The plan of attack varied with a number of factors such as: the presence or absence of places for the trucks to hide under the tree canopy, the number of trucks, the number and type of attack aircraft available to us (slow-movers vs. fast- movers) and the type of ordinance they carried. Lighting a target area with a flare often didn’t work on many sections of the road because the trucks could disappear under the tree canopy as soon as the flare illuminated. In this case we might drop a “log” near the road. The log was (believe it or not) a piece of lumber about six inches square in cross-section that was saturated with a pyrotechnic substance and a fuse. Once burning, it could be seen as a bright point of light from the air and not visible from the road. The bright light could then be used as a reference point from which to direct the attack. If we caught the trucks in a relatively open area we would usually use a flare to illuminate the target. The trick was to position the attacking aircraft so that they were rolling in on the target when the flare lit so the trucks would not have time to hide under the tree canopy. My favorite technique was to set up a “traffic pattern”. As the attacking aircraft started his “base” leg we would fly over the target a release a flare. If the timing was right, he rolled in on “final” just as the flare illuminated the target. At this point things could get pretty exciting: clearing in aircraft, dodging ground fire and keeping track of the target. With a lot of luck we might actually destroy the target. It was all fairly primitive. I often thought that all this seemed like a World War One-type operation.

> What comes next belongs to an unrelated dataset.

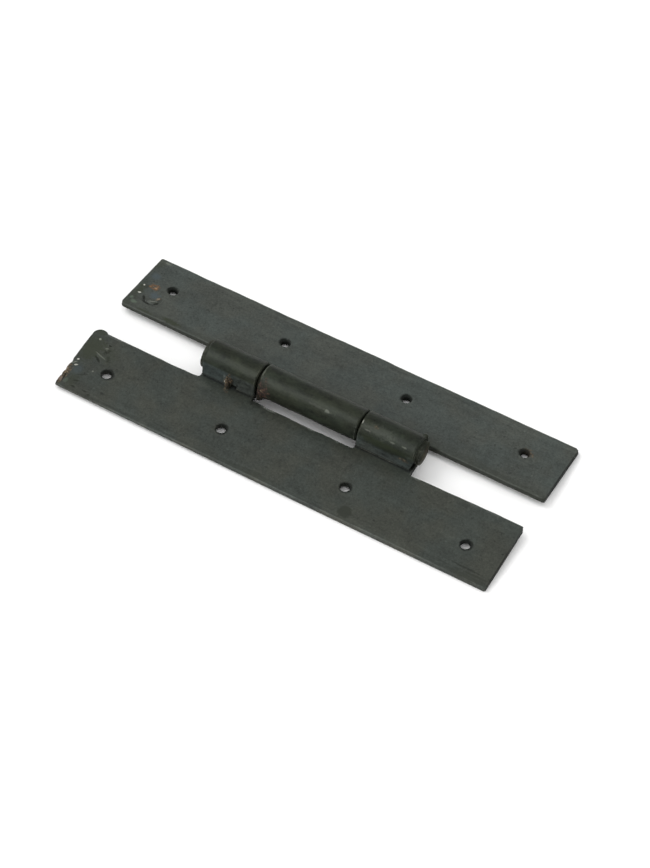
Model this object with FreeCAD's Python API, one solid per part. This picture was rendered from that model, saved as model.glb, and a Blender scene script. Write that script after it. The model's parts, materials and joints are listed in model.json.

Some of our best results were totally unexpected. One night there were no trucks to be seen when a flight of aircraft (as I remember, they were F-4s) reported to us with a load of time delay CBUs they had to expend. I questioned this since this was expensive ordinance and there were no “movers” on the road. The flight leader insisted so we marked a portion of the road and the ordinance was dropped. They left and we proceeded down the road looking for trucks. We soon reached the end of our sector and started back up the road. There on the road was a truck burning furiously—the unfortunate driver must have driven over a CBU just as it exploded. In another case, we had trucks and a flight of F-4s was sent to us. Their ordinance was unfinned napalm. (The only thing you could be sure of with unfinned napalm was that it would hit the ground).
The flight leader rolled in on the trucks after we dropped a flare. Coming off the target he announced that he had hung ordinance that had not released until he was pulling a few Gs coming off the target. The napalm filled drop tank went sailing off into the jungle and landed a long way from the road. Almost immediately we saw a large explosion followed by many secondary fires. The fires burned brightly for many hours. The intelligence folks back at the base said that we had probably hit one of the biggest North Vietnamese Army (NVA) munitions dump in that part of Laos, by mistake!
Occasionally we would have a spectacular night. One night we caught a convoy of trucks fording the river. We had two A-1Es with us. They hit the lead truck and then the last truck in the convoy. With the convoy trapped in the open, we were able to destroy all the trucks. It was a very dark night and the sight of tracers from ground fire arching up towards us and burning napalm floating down the river lent a surrealistic, almost beautiful, atmosphere to the scene.
On 1 April 1969 I flew my last mission. As we taxied in I knew what was in store—a good hosing down with water and a bottle of champagne to share with whomever showed up on the flight line to help celebrate. It was about 0500 when we landed and chilly. Some guys were there with the fire hose. So we took our parachutes and survival vests off and left them in the airplane. The crew chief asked us to get away from the airplane since he didn’t want to get his airplane all wet. I had flown 134 missions and I was glad to be going home. In a way, it was hard to leave because of all the friends I was leaving behind.